## EXCERPTED RECORDS
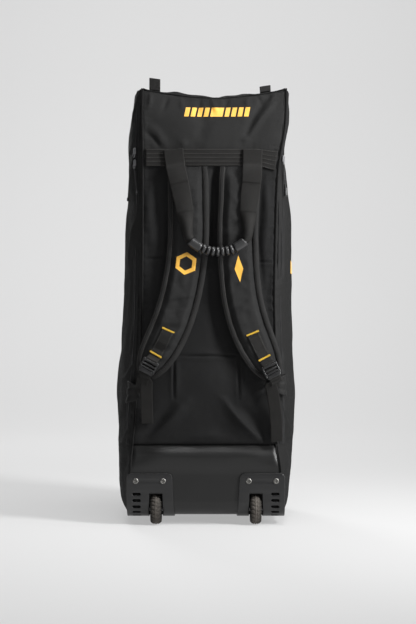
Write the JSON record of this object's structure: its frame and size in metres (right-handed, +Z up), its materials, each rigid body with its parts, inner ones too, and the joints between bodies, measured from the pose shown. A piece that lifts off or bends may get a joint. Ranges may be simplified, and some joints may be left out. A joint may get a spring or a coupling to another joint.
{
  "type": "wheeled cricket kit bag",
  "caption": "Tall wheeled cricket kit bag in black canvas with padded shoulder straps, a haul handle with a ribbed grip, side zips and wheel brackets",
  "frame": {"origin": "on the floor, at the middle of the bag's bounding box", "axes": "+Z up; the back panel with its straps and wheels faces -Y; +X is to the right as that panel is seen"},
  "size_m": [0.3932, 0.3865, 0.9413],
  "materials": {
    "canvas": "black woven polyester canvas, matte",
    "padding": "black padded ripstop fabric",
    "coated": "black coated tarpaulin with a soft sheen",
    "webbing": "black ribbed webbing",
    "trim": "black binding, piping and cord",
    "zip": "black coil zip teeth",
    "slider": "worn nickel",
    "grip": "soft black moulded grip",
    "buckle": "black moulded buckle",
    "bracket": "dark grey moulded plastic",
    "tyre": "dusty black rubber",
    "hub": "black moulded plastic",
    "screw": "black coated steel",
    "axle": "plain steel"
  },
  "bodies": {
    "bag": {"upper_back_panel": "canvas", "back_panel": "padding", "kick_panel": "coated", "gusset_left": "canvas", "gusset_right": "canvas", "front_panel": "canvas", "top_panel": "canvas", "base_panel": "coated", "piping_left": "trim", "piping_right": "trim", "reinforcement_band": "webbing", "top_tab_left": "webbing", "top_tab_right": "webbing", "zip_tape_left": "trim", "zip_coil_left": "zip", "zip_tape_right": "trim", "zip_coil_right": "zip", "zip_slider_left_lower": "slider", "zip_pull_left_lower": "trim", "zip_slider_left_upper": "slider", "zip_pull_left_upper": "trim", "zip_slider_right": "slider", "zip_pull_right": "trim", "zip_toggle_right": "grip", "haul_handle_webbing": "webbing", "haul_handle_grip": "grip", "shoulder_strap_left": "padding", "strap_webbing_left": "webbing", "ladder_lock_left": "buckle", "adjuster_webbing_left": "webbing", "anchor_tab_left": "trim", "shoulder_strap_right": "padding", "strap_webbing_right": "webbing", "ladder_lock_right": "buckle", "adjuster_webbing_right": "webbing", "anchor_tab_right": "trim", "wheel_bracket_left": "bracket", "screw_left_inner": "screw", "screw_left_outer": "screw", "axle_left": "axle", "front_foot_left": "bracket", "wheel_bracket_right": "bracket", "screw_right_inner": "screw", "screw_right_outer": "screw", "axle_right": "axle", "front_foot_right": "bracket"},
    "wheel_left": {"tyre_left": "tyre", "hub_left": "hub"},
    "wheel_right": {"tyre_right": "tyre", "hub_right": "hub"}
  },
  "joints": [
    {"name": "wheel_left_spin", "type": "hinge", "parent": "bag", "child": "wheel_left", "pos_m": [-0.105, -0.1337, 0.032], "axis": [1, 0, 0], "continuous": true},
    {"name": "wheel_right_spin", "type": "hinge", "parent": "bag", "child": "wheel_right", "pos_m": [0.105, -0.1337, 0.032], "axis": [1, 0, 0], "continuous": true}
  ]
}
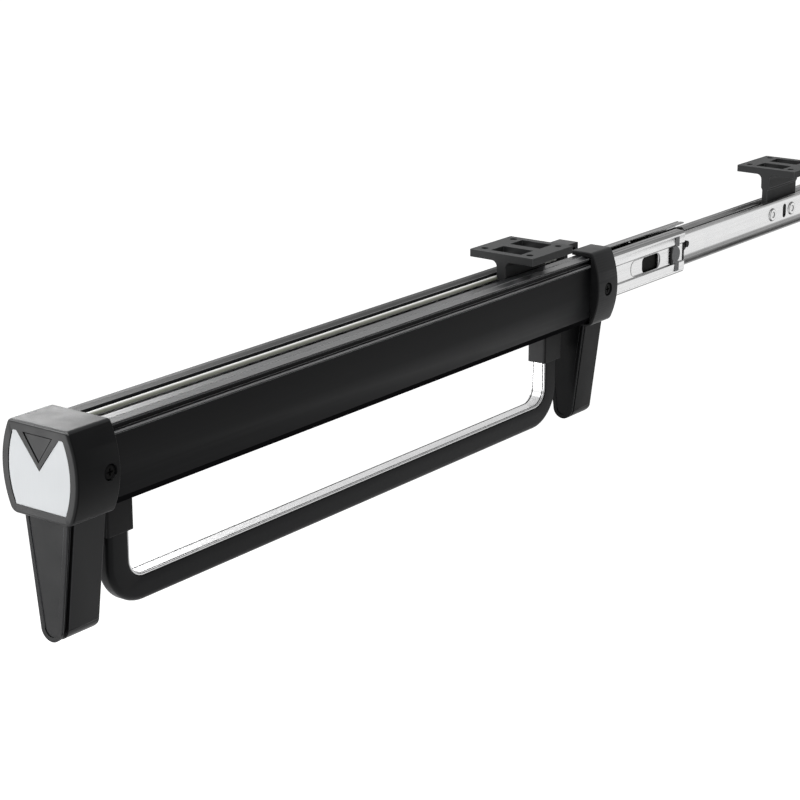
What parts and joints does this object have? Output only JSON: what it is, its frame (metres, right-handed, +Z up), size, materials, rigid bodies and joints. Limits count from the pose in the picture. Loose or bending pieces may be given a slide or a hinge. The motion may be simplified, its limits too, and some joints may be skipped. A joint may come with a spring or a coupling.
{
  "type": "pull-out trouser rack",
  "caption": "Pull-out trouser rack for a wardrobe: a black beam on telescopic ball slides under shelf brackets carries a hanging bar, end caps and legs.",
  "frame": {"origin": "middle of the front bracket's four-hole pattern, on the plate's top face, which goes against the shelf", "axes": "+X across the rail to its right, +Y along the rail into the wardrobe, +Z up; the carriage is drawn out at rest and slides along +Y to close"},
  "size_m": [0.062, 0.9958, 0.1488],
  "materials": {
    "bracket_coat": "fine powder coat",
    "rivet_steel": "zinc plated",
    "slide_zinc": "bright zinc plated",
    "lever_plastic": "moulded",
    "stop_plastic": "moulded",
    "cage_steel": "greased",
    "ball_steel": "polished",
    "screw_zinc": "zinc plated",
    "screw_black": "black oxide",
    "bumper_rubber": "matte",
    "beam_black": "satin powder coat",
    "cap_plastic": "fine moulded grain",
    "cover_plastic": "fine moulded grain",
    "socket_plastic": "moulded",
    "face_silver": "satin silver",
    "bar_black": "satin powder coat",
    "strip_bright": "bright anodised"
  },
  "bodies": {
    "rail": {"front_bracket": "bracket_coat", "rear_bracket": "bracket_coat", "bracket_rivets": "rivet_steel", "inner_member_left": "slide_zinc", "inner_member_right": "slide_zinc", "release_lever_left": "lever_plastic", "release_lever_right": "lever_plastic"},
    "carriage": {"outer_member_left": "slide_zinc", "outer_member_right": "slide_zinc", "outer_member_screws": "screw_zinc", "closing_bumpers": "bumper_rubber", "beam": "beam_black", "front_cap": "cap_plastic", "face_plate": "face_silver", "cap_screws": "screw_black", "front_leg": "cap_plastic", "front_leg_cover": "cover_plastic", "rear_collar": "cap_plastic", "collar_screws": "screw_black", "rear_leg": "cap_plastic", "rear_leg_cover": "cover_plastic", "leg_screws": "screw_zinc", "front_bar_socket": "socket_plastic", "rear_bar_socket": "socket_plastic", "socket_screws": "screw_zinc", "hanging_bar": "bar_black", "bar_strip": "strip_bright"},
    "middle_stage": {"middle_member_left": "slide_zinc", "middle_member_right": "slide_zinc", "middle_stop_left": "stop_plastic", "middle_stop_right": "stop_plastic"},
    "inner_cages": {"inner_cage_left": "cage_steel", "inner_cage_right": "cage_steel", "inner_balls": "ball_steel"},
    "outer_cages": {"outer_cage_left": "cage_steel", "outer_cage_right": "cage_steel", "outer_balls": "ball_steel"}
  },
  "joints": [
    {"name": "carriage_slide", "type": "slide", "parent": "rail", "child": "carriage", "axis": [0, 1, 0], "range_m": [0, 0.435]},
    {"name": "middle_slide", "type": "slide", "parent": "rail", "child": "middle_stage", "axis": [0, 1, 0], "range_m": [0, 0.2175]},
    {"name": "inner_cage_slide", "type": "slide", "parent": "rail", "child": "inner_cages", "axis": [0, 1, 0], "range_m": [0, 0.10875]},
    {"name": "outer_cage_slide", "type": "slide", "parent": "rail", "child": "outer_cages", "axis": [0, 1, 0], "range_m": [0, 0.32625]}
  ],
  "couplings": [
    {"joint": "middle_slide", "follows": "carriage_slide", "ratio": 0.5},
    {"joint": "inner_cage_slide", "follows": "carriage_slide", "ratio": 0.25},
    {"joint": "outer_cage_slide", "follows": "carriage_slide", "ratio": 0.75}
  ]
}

## TASK GOAL
Extract every entry above as it appears.

## CORRECT ANSWER
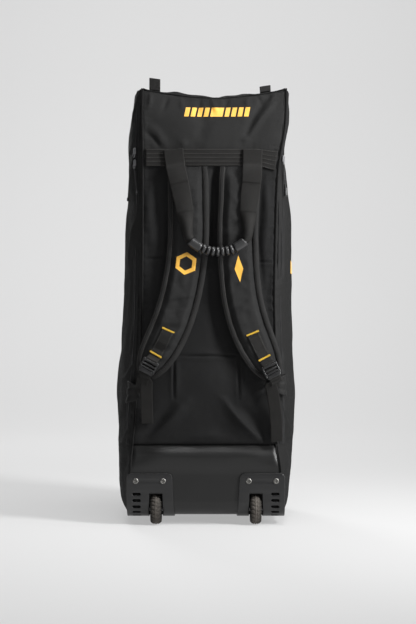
Write the JSON record of this object's structure: its frame and size in metres (right-handed, +Z up), its materials, each rigid body with its parts, inner ones too, and the joints between bodies, measured from the pose shown. A piece that lifts off or bends may get a joint. Ranges may be simplified, and some joints may be left out. A joint may get a spring or a coupling to another joint.
{
  "type": "wheeled cricket kit bag",
  "caption": "Tall wheeled cricket kit bag in black canvas with padded shoulder straps, a haul handle with a ribbed grip, side zips and wheel brackets",
  "frame": {"origin": "on the floor, at the middle of the bag's bounding box", "axes": "+Z up; the back panel with its straps and wheels faces -Y; +X is to the right as that panel is seen"},
  "size_m": [0.3932, 0.3865, 0.9413],
  "materials": {
    "canvas": "black woven polyester canvas, matte",
    "padding": "black padded ripstop fabric",
    "coated": "black coated tarpaulin with a soft sheen",
    "webbing": "black ribbed webbing",
    "trim": "black binding, piping and cord",
    "zip": "black coil zip teeth",
    "slider": "worn nickel",
    "grip": "soft black moulded grip",
    "buckle": "black moulded buckle",
    "bracket": "dark grey moulded plastic",
    "tyre": "dusty black rubber",
    "hub": "black moulded plastic",
    "screw": "black coated steel",
    "axle": "plain steel"
  },
  "bodies": {
    "bag": {"upper_back_panel": "canvas", "back_panel": "padding", "kick_panel": "coated", "gusset_left": "canvas", "gusset_right": "canvas", "front_panel": "canvas", "top_panel": "canvas", "base_panel": "coated", "piping_left": "trim", "piping_right": "trim", "reinforcement_band": "webbing", "top_tab_left": "webbing", "top_tab_right": "webbing", "zip_tape_left": "trim", "zip_coil_left": "zip", "zip_tape_right": "trim", "zip_coil_right": "zip", "zip_slider_left_lower": "slider", "zip_pull_left_lower": "trim", "zip_slider_left_upper": "slider", "zip_pull_left_upper": "trim", "zip_slider_right": "slider", "zip_pull_right": "trim", "zip_toggle_right": "grip", "haul_handle_webbing": "webbing", "haul_handle_grip": "grip", "shoulder_strap_left": "padding", "strap_webbing_left": "webbing", "ladder_lock_left": "buckle", "adjuster_webbing_left": "webbing", "anchor_tab_left": "trim", "shoulder_strap_right": "padding", "strap_webbing_right": "webbing", "ladder_lock_right": "buckle", "adjuster_webbing_right": "webbing", "anchor_tab_right": "trim", "wheel_bracket_left": "bracket", "screw_left_inner": "screw", "screw_left_outer": "screw", "axle_left": "axle", "front_foot_left": "bracket", "wheel_bracket_right": "bracket", "screw_right_inner": "screw", "screw_right_outer": "screw", "axle_right": "axle", "front_foot_right": "bracket"},
    "wheel_left": {"tyre_left": "tyre", "hub_left": "hub"},
    "wheel_right": {"tyre_right": "tyre", "hub_right": "hub"}
  },
  "joints": [
    {"name": "wheel_left_spin", "type": "hinge", "parent": "bag", "child": "wheel_left", "pos_m": [-0.105, -0.1337, 0.032], "axis": [1, 0, 0], "continuous": true},
    {"name": "wheel_right_spin", "type": "hinge", "parent": "bag", "child": "wheel_right", "pos_m": [0.105, -0.1337, 0.032], "axis": [1, 0, 0], "continuous": true}
  ]
}
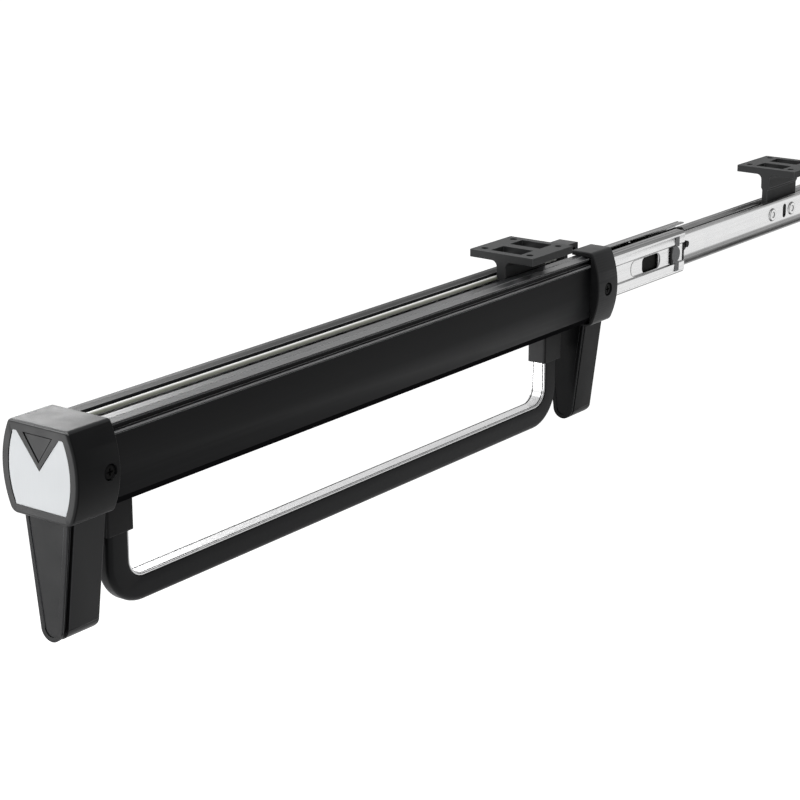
What parts and joints does this object have? Output only JSON: what it is, its frame (metres, right-handed, +Z up), size, materials, rigid bodies and joints. Limits count from the pose in the picture. Loose or bending pieces may be given a slide or a hinge. The motion may be simplified, its limits too, and some joints may be skipped. A joint may come with a spring or a coupling.
{
  "type": "pull-out trouser rack",
  "caption": "Pull-out trouser rack for a wardrobe: a black beam on telescopic ball slides under shelf brackets carries a hanging bar, end caps and legs.",
  "frame": {"origin": "middle of the front bracket's four-hole pattern, on the plate's top face, which goes against the shelf", "axes": "+X across the rail to its right, +Y along the rail into the wardrobe, +Z up; the carriage is drawn out at rest and slides along +Y to close"},
  "size_m": [0.062, 0.9958, 0.1488],
  "materials": {
    "bracket_coat": "fine powder coat",
    "rivet_steel": "zinc plated",
    "slide_zinc": "bright zinc plated",
    "lever_plastic": "moulded",
    "stop_plastic": "moulded",
    "cage_steel": "greased",
    "ball_steel": "polished",
    "screw_zinc": "zinc plated",
    "screw_black": "black oxide",
    "bumper_rubber": "matte",
    "beam_black": "satin powder coat",
    "cap_plastic": "fine moulded grain",
    "cover_plastic": "fine moulded grain",
    "socket_plastic": "moulded",
    "face_silver": "satin silver",
    "bar_black": "satin powder coat",
    "strip_bright": "bright anodised"
  },
  "bodies": {
    "rail": {"front_bracket": "bracket_coat", "rear_bracket": "bracket_coat", "bracket_rivets": "rivet_steel", "inner_member_left": "slide_zinc", "inner_member_right": "slide_zinc", "release_lever_left": "lever_plastic", "release_lever_right": "lever_plastic"},
    "carriage": {"outer_member_left": "slide_zinc", "outer_member_right": "slide_zinc", "outer_member_screws": "screw_zinc", "closing_bumpers": "bumper_rubber", "beam": "beam_black", "front_cap": "cap_plastic", "face_plate": "face_silver", "cap_screws": "screw_black", "front_leg": "cap_plastic", "front_leg_cover": "cover_plastic", "rear_collar": "cap_plastic", "collar_screws": "screw_black", "rear_leg": "cap_plastic", "rear_leg_cover": "cover_plastic", "leg_screws": "screw_zinc", "front_bar_socket": "socket_plastic", "rear_bar_socket": "socket_plastic", "socket_screws": "screw_zinc", "hanging_bar": "bar_black", "bar_strip": "strip_bright"},
    "middle_stage": {"middle_member_left": "slide_zinc", "middle_member_right": "slide_zinc", "middle_stop_left": "stop_plastic", "middle_stop_right": "stop_plastic"},
    "inner_cages": {"inner_cage_left": "cage_steel", "inner_cage_right": "cage_steel", "inner_balls": "ball_steel"},
    "outer_cages": {"outer_cage_left": "cage_steel", "outer_cage_right": "cage_steel", "outer_balls": "ball_steel"}
  },
  "joints": [
    {"name": "carriage_slide", "type": "slide", "parent": "rail", "child": "carriage", "axis": [0, 1, 0], "range_m": [0, 0.435]},
    {"name": "middle_slide", "type": "slide", "parent": "rail", "child": "middle_stage", "axis": [0, 1, 0], "range_m": [0, 0.2175]},
    {"name": "inner_cage_slide", "type": "slide", "parent": "rail", "child": "inner_cages", "axis": [0, 1, 0], "range_m": [0, 0.10875]},
    {"name": "outer_cage_slide", "type": "slide", "parent": "rail", "child": "outer_cages", "axis": [0, 1, 0], "range_m": [0, 0.32625]}
  ],
  "couplings": [
    {"joint": "middle_slide", "follows": "carriage_slide", "ratio": 0.5},
    {"joint": "inner_cage_slide", "follows": "carriage_slide", "ratio": 0.25},
    {"joint": "outer_cage_slide", "follows": "carriage_slide", "ratio": 0.75}
  ]
}